TASK INSTRUCTIONS
Output the full listing word for word.
____________________
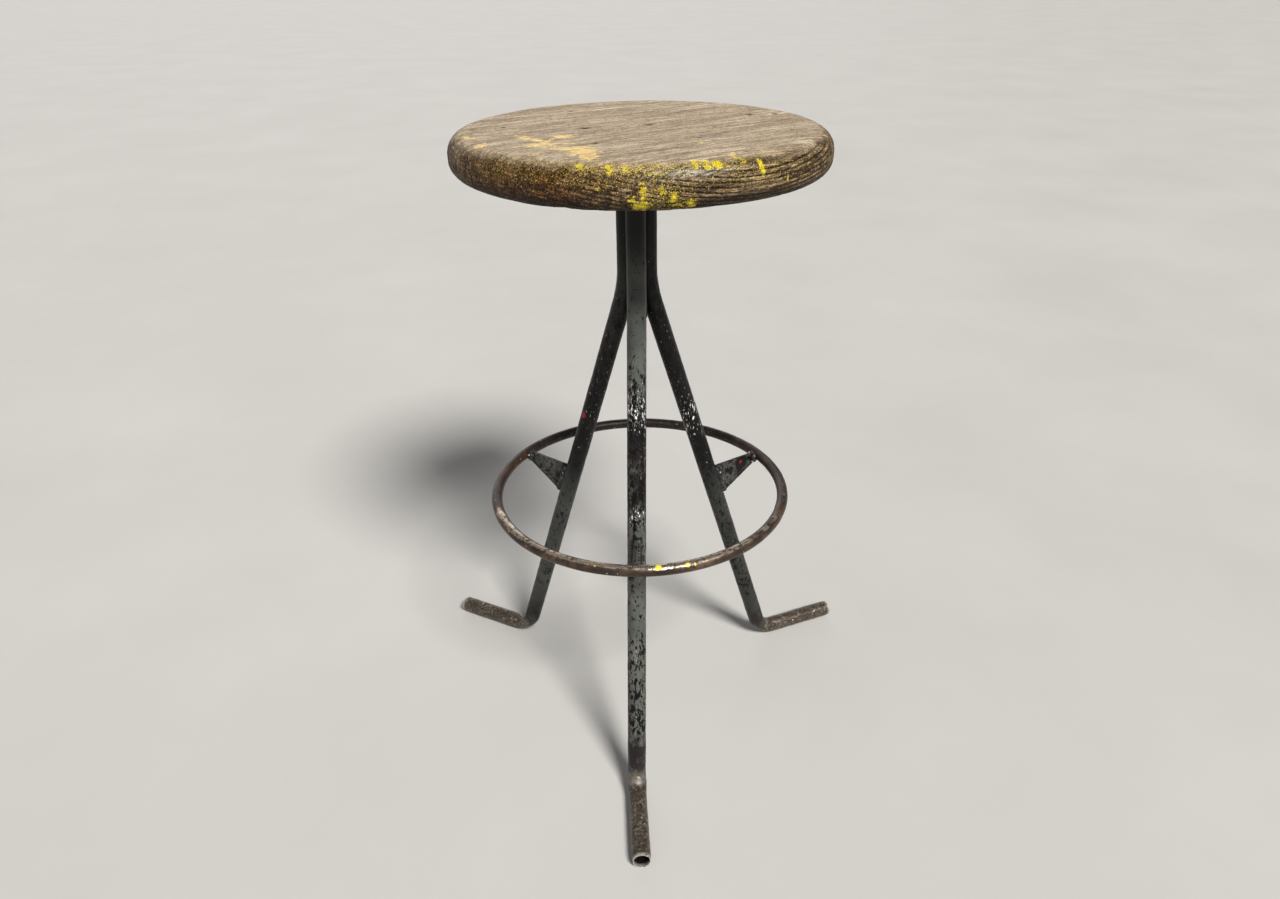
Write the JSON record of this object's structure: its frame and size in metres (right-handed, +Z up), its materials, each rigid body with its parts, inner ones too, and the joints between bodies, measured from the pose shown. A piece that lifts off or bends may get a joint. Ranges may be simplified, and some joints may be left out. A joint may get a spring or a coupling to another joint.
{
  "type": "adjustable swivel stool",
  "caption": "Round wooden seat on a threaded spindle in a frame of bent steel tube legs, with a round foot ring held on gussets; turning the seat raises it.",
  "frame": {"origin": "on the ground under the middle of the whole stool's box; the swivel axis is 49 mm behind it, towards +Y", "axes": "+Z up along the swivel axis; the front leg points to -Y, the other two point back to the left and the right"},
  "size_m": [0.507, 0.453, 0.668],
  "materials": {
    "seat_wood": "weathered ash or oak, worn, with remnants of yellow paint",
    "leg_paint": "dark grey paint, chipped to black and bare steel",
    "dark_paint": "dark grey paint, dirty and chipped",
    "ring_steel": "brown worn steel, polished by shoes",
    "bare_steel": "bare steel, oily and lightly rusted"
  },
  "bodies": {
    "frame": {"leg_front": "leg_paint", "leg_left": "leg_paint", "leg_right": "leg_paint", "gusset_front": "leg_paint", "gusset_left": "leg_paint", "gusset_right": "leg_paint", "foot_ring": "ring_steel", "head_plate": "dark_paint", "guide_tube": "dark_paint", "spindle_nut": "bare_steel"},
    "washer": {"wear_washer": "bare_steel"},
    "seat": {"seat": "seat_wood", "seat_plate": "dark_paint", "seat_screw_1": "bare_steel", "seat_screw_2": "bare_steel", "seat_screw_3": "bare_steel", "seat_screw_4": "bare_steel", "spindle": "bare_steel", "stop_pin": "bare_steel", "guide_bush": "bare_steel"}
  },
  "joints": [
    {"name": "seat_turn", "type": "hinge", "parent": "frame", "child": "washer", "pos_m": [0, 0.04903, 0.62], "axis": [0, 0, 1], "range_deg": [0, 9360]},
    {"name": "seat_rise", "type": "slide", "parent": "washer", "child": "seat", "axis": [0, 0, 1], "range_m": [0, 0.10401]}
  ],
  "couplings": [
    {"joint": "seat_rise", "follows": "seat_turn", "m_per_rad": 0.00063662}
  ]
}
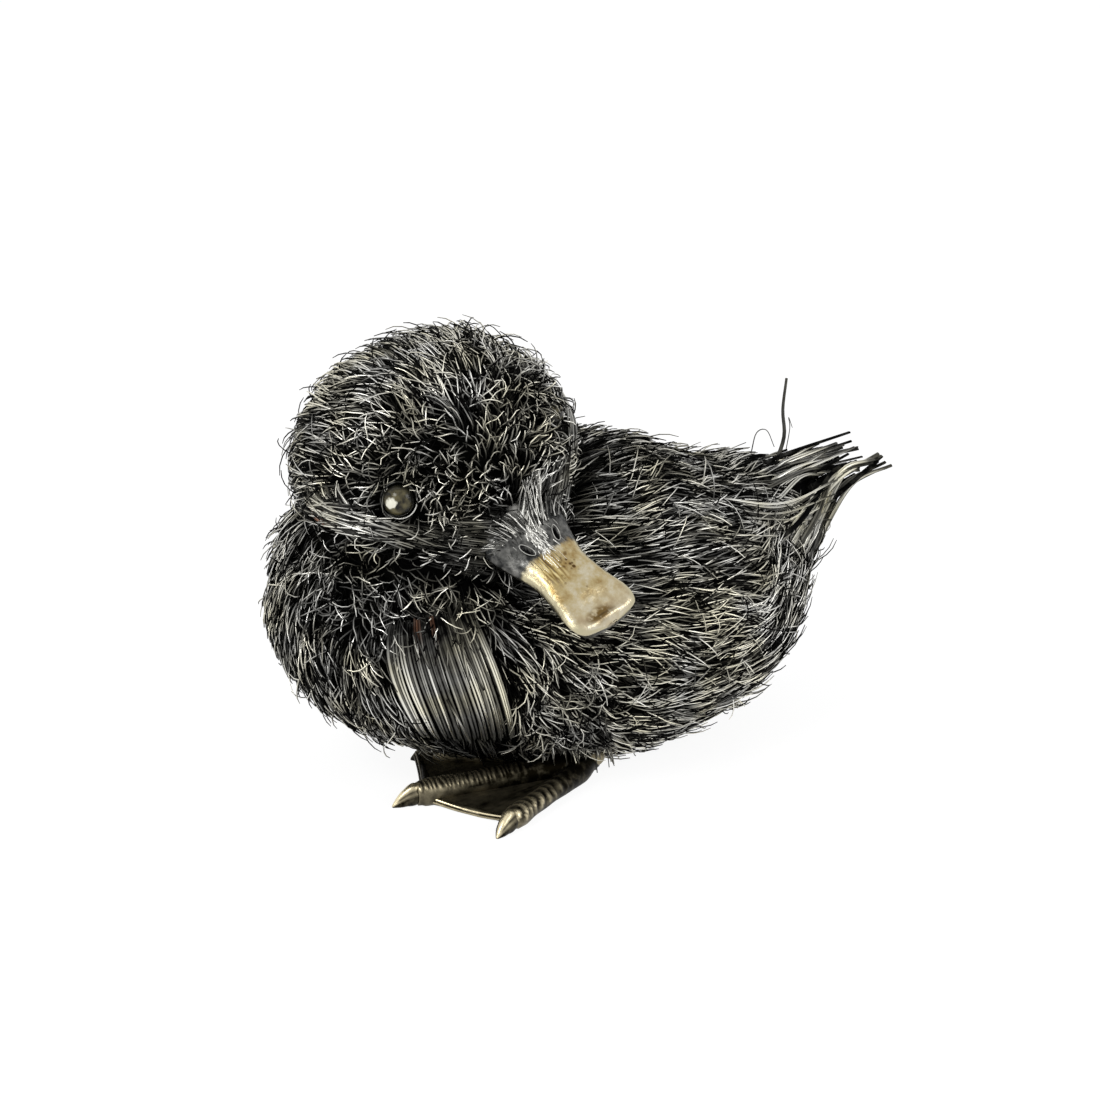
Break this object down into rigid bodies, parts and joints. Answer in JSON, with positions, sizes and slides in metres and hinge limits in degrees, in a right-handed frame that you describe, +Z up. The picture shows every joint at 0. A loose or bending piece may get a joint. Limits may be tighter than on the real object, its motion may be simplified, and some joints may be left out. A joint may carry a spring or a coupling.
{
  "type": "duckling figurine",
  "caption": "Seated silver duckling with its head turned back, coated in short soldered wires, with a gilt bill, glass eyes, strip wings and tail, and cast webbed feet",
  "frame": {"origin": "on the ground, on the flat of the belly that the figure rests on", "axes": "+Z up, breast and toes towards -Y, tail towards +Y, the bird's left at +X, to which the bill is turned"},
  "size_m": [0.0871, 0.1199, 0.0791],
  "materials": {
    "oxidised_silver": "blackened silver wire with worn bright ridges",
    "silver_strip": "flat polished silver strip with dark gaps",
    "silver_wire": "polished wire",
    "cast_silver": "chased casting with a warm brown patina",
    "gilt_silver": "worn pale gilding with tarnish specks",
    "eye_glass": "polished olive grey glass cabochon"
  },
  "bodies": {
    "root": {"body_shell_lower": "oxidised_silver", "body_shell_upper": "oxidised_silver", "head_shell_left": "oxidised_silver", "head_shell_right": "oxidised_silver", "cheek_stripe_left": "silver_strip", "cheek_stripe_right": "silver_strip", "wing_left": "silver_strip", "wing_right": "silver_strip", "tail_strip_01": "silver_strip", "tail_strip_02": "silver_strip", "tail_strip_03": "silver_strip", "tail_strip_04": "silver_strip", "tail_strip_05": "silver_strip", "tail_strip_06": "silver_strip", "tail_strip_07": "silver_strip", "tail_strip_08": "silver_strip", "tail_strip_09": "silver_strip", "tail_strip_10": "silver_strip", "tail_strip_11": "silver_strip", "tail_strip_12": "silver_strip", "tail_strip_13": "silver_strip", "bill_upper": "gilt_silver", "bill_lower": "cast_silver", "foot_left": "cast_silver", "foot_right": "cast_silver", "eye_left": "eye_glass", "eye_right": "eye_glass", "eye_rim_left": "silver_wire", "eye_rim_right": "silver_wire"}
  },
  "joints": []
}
____________________
EXERCISE RESULT
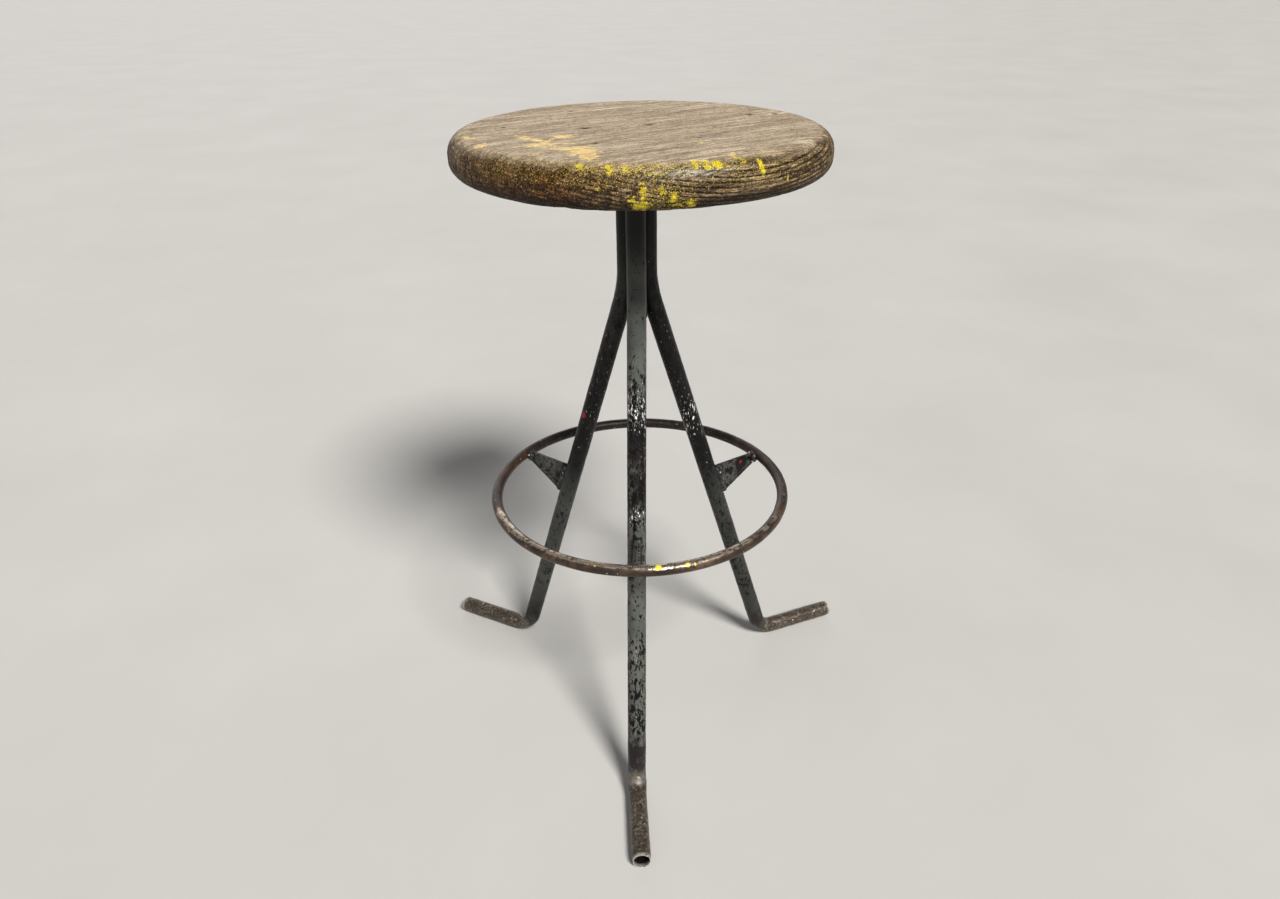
Write the JSON record of this object's structure: its frame and size in metres (right-handed, +Z up), its materials, each rigid body with its parts, inner ones too, and the joints between bodies, measured from the pose shown. A piece that lifts off or bends may get a joint. Ranges may be simplified, and some joints may be left out. A joint may get a spring or a coupling to another joint.
{
  "type": "adjustable swivel stool",
  "caption": "Round wooden seat on a threaded spindle in a frame of bent steel tube legs, with a round foot ring held on gussets; turning the seat raises it.",
  "frame": {"origin": "on the ground under the middle of the whole stool's box; the swivel axis is 49 mm behind it, towards +Y", "axes": "+Z up along the swivel axis; the front leg points to -Y, the other two point back to the left and the right"},
  "size_m": [0.507, 0.453, 0.668],
  "materials": {
    "seat_wood": "weathered ash or oak, worn, with remnants of yellow paint",
    "leg_paint": "dark grey paint, chipped to black and bare steel",
    "dark_paint": "dark grey paint, dirty and chipped",
    "ring_steel": "brown worn steel, polished by shoes",
    "bare_steel": "bare steel, oily and lightly rusted"
  },
  "bodies": {
    "frame": {"leg_front": "leg_paint", "leg_left": "leg_paint", "leg_right": "leg_paint", "gusset_front": "leg_paint", "gusset_left": "leg_paint", "gusset_right": "leg_paint", "foot_ring": "ring_steel", "head_plate": "dark_paint", "guide_tube": "dark_paint", "spindle_nut": "bare_steel"},
    "washer": {"wear_washer": "bare_steel"},
    "seat": {"seat": "seat_wood", "seat_plate": "dark_paint", "seat_screw_1": "bare_steel", "seat_screw_2": "bare_steel", "seat_screw_3": "bare_steel", "seat_screw_4": "bare_steel", "spindle": "bare_steel", "stop_pin": "bare_steel", "guide_bush": "bare_steel"}
  },
  "joints": [
    {"name": "seat_turn", "type": "hinge", "parent": "frame", "child": "washer", "pos_m": [0, 0.04903, 0.62], "axis": [0, 0, 1], "range_deg": [0, 9360]},
    {"name": "seat_rise", "type": "slide", "parent": "washer", "child": "seat", "axis": [0, 0, 1], "range_m": [0, 0.10401]}
  ],
  "couplings": [
    {"joint": "seat_rise", "follows": "seat_turn", "m_per_rad": 0.00063662}
  ]
}
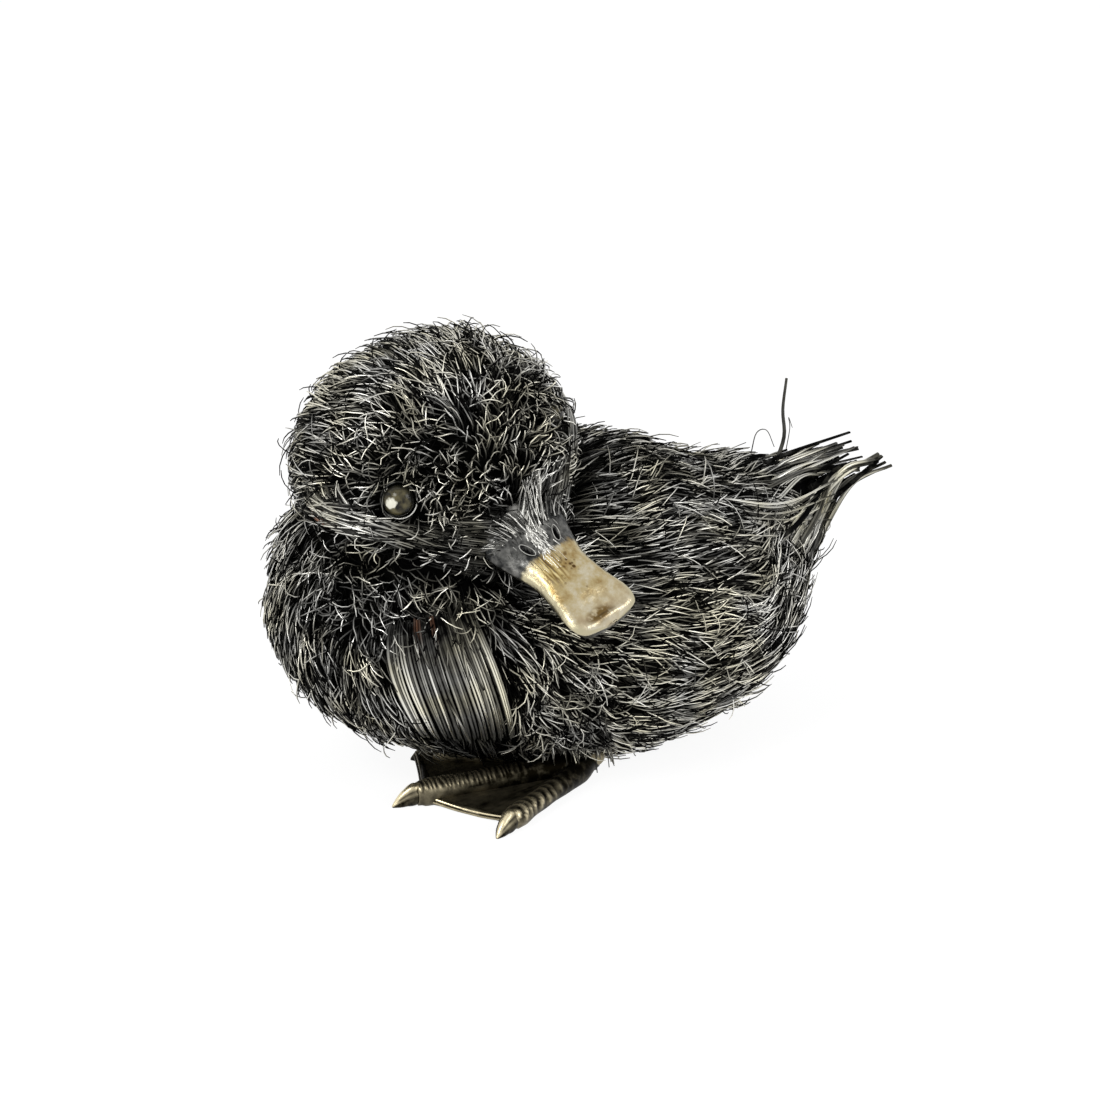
Break this object down into rigid bodies, parts and joints. Answer in JSON, with positions, sizes and slides in metres and hinge limits in degrees, in a right-handed frame that you describe, +Z up. The picture shows every joint at 0. A loose or bending piece may get a joint. Limits may be tighter than on the real object, its motion may be simplified, and some joints may be left out. A joint may carry a spring or a coupling.
{
  "type": "duckling figurine",
  "caption": "Seated silver duckling with its head turned back, coated in short soldered wires, with a gilt bill, glass eyes, strip wings and tail, and cast webbed feet",
  "frame": {"origin": "on the ground, on the flat of the belly that the figure rests on", "axes": "+Z up, breast and toes towards -Y, tail towards +Y, the bird's left at +X, to which the bill is turned"},
  "size_m": [0.0871, 0.1199, 0.0791],
  "materials": {
    "oxidised_silver": "blackened silver wire with worn bright ridges",
    "silver_strip": "flat polished silver strip with dark gaps",
    "silver_wire": "polished wire",
    "cast_silver": "chased casting with a warm brown patina",
    "gilt_silver": "worn pale gilding with tarnish specks",
    "eye_glass": "polished olive grey glass cabochon"
  },
  "bodies": {
    "root": {"body_shell_lower": "oxidised_silver", "body_shell_upper": "oxidised_silver", "head_shell_left": "oxidised_silver", "head_shell_right": "oxidised_silver", "cheek_stripe_left": "silver_strip", "cheek_stripe_right": "silver_strip", "wing_left": "silver_strip", "wing_right": "silver_strip", "tail_strip_01": "silver_strip", "tail_strip_02": "silver_strip", "tail_strip_03": "silver_strip", "tail_strip_04": "silver_strip", "tail_strip_05": "silver_strip", "tail_strip_06": "silver_strip", "tail_strip_07": "silver_strip", "tail_strip_08": "silver_strip", "tail_strip_09": "silver_strip", "tail_strip_10": "silver_strip", "tail_strip_11": "silver_strip", "tail_strip_12": "silver_strip", "tail_strip_13": "silver_strip", "bill_upper": "gilt_silver", "bill_lower": "cast_silver", "foot_left": "cast_silver", "foot_right": "cast_silver", "eye_left": "eye_glass", "eye_right": "eye_glass", "eye_rim_left": "silver_wire", "eye_rim_right": "silver_wire"}
  },
  "joints": []
}